• **The task**
Starting from the line that contains "make_bottle()", copy every line exactly until the line that contains "before = set(bpy.data.objects)", which is also included.

# start of Information provided

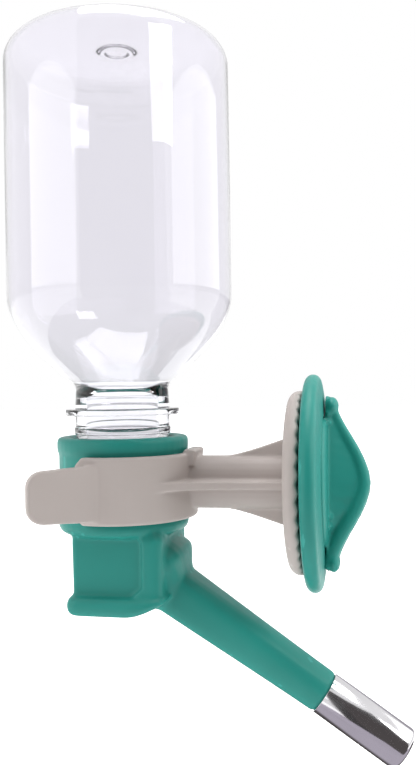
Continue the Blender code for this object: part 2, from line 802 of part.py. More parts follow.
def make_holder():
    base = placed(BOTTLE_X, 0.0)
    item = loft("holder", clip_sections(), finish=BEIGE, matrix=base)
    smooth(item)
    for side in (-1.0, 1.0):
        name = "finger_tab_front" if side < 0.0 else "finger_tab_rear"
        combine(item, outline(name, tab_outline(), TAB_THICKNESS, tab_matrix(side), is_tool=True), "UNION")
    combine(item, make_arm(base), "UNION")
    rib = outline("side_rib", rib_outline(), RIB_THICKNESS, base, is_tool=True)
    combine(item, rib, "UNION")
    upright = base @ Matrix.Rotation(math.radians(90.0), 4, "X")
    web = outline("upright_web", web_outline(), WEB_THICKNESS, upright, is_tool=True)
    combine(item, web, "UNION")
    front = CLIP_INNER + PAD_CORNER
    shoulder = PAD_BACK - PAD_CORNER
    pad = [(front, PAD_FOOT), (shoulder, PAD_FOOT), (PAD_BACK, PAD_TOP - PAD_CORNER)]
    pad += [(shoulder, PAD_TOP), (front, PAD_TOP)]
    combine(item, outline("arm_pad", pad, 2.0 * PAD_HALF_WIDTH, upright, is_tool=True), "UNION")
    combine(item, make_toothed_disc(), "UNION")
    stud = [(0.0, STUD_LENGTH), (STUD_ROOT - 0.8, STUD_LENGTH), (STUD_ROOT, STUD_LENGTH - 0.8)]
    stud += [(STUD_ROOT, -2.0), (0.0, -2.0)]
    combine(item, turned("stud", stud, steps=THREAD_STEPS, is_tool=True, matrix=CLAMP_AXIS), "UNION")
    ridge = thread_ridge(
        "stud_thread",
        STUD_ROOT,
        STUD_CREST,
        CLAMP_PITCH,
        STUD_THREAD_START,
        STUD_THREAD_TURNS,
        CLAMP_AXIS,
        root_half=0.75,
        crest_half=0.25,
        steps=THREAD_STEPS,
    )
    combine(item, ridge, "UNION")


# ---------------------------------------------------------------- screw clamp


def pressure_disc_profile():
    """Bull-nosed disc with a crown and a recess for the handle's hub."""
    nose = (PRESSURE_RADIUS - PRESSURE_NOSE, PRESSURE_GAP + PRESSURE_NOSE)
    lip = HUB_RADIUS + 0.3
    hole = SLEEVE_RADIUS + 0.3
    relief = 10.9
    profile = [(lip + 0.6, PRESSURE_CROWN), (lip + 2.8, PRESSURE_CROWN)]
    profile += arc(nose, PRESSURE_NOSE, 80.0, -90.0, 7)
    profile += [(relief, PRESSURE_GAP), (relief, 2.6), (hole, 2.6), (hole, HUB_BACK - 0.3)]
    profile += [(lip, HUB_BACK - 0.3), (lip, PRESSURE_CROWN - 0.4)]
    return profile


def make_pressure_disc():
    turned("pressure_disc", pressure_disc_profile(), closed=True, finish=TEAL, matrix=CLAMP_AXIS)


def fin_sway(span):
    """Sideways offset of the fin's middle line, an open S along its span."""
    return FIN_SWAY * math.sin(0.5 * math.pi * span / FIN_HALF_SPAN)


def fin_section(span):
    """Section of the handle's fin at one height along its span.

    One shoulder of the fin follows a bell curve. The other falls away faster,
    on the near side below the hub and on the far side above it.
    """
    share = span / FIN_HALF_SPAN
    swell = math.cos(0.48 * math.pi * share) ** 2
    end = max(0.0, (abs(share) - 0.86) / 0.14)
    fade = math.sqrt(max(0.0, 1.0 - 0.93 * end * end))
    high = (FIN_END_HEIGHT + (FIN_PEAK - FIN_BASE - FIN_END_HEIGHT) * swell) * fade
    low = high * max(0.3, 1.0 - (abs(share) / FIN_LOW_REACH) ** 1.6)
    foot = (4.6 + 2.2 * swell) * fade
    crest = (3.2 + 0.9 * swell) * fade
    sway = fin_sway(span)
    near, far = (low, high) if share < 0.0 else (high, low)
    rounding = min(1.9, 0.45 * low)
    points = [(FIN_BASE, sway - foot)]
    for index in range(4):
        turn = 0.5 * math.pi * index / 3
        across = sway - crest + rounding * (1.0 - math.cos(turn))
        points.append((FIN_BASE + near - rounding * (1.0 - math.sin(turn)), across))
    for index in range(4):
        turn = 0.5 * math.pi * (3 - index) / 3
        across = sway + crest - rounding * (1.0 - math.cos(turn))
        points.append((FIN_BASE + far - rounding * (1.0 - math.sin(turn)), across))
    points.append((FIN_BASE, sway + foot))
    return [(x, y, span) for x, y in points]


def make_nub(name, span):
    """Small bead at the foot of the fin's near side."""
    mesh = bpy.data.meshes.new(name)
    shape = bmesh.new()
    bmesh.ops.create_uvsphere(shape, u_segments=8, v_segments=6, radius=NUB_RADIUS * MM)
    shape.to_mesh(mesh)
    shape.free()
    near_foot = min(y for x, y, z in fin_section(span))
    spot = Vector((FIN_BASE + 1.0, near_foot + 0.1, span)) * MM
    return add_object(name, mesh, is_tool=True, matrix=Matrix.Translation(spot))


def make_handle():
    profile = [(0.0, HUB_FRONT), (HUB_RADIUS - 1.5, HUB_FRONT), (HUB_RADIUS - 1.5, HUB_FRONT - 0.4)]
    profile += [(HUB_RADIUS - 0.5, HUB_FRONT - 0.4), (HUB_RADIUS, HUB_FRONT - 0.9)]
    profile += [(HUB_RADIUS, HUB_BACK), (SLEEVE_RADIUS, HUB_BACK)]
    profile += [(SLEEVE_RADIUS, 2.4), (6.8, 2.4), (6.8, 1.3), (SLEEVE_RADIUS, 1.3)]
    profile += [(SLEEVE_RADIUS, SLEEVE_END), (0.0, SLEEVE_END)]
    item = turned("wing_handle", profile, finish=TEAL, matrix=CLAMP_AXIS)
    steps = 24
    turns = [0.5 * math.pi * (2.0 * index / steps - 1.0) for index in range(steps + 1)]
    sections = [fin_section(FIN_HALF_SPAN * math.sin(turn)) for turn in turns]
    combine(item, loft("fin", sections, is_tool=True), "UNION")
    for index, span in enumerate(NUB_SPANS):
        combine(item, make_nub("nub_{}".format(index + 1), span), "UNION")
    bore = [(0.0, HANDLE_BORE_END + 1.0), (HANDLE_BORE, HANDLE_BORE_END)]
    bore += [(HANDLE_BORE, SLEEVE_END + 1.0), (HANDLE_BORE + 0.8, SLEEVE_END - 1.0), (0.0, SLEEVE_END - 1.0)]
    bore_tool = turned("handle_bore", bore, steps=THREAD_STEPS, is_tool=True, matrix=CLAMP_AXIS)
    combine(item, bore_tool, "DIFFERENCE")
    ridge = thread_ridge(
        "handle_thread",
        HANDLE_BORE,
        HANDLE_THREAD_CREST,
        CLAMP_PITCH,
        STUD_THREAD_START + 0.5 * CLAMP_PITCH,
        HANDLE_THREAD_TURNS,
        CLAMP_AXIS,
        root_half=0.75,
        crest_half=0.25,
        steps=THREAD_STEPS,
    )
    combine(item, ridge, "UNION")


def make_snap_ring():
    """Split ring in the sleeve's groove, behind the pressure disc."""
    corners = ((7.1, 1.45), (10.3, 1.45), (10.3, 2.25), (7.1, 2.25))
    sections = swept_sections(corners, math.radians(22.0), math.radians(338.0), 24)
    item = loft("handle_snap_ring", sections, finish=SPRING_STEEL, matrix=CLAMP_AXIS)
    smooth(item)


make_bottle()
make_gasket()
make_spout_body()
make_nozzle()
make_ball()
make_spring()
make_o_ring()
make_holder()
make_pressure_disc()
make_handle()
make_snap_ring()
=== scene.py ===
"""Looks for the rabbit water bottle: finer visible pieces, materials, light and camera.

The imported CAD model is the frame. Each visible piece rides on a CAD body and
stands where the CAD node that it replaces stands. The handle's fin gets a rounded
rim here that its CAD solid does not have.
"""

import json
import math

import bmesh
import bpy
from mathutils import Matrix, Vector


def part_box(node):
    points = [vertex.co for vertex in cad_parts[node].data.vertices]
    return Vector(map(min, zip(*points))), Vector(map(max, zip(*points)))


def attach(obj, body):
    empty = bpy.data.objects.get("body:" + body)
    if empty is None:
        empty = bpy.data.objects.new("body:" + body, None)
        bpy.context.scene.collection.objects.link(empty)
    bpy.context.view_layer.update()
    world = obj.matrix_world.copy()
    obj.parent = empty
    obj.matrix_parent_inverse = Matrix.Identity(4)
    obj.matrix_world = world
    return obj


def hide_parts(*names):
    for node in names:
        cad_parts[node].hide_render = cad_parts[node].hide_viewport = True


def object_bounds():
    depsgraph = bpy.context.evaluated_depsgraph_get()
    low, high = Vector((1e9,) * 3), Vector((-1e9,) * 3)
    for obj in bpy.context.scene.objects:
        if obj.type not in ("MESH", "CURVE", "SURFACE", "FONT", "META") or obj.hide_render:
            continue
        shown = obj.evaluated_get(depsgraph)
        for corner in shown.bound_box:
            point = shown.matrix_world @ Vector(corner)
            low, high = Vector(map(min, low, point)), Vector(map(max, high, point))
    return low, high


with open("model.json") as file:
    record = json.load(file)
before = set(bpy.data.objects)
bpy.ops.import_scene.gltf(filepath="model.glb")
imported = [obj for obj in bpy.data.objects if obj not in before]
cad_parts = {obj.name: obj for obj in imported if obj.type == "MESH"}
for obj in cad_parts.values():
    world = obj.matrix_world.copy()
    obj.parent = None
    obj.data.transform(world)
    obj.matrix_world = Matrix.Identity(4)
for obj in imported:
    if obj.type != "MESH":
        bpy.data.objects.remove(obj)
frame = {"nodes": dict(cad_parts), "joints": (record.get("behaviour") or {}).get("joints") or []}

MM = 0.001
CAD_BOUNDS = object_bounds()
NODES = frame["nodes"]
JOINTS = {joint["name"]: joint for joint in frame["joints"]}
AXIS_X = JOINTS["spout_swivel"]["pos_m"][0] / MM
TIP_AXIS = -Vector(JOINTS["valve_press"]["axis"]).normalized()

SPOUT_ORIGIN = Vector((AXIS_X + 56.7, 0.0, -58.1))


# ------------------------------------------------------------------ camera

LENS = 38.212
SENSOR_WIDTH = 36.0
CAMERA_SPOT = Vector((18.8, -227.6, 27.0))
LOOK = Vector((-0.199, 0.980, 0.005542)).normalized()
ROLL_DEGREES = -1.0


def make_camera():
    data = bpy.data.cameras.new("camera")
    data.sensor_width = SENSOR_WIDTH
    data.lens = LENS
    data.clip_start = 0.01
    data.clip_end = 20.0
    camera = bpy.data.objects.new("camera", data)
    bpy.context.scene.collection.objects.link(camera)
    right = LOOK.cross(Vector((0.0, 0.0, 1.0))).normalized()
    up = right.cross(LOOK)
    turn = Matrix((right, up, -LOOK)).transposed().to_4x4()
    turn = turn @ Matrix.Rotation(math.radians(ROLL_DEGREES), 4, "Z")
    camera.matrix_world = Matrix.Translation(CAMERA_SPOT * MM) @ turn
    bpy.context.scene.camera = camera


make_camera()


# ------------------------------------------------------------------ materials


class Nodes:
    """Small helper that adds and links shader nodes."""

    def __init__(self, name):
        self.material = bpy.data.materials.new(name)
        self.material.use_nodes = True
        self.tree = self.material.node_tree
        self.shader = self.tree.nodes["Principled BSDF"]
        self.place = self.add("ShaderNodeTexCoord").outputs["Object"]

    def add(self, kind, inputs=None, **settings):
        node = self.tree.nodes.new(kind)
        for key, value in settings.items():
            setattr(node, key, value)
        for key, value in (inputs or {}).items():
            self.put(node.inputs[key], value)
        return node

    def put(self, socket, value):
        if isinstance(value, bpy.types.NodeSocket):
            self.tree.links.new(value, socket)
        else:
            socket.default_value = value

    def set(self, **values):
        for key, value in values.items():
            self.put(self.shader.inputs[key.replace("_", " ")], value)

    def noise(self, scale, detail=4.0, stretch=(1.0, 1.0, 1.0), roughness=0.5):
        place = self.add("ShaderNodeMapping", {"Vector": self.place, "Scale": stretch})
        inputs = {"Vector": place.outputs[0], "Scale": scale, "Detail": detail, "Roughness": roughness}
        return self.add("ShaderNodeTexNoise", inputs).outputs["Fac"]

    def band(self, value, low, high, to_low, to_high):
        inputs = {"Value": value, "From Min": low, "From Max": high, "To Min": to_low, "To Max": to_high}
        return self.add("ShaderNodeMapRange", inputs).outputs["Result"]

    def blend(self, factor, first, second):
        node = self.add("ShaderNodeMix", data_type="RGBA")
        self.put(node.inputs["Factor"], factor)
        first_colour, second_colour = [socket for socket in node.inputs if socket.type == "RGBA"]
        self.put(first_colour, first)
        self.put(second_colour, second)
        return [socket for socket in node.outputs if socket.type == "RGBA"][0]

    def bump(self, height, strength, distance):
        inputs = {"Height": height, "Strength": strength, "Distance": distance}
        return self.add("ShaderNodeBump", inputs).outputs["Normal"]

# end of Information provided

• **Final result**
make_bottle()
make_gasket()
make_spout_body()
make_nozzle()
make_ball()
make_spring()
make_o_ring()
make_holder()
make_pressure_disc()
make_handle()
make_snap_ring()
=== scene.py ===
"""Looks for the rabbit water bottle: finer visible pieces, materials, light and camera.

The imported CAD model is the frame. Each visible piece rides on a CAD body and
stands where the CAD node that it replaces stands. The handle's fin gets a rounded
rim here that its CAD solid does not have.
"""

import json
import math

import bmesh
import bpy
from mathutils import Matrix, Vector


def part_box(node):
    points = [vertex.co for vertex in cad_parts[node].data.vertices]
    return Vector(map(min, zip(*points))), Vector(map(max, zip(*points)))


def attach(obj, body):
    empty = bpy.data.objects.get("body:" + body)
    if empty is None:
        empty = bpy.data.objects.new("body:" + body, None)
        bpy.context.scene.collection.objects.link(empty)
    bpy.context.view_layer.update()
    world = obj.matrix_world.copy()
    obj.parent = empty
    obj.matrix_parent_inverse = Matrix.Identity(4)
    obj.matrix_world = world
    return obj


def hide_parts(*names):
    for node in names:
        cad_parts[node].hide_render = cad_parts[node].hide_viewport = True


def object_bounds():
    depsgraph = bpy.context.evaluated_depsgraph_get()
    low, high = Vector((1e9,) * 3), Vector((-1e9,) * 3)
    for obj in bpy.context.scene.objects:
        if obj.type not in ("MESH", "CURVE", "SURFACE", "FONT", "META") or obj.hide_render:
            continue
        shown = obj.evaluated_get(depsgraph)
        for corner in shown.bound_box:
            point = shown.matrix_world @ Vector(corner)
            low, high = Vector(map(min, low, point)), Vector(map(max, high, point))
    return low, high


with open("model.json") as file:
    record = json.load(file)
before = set(bpy.data.objects)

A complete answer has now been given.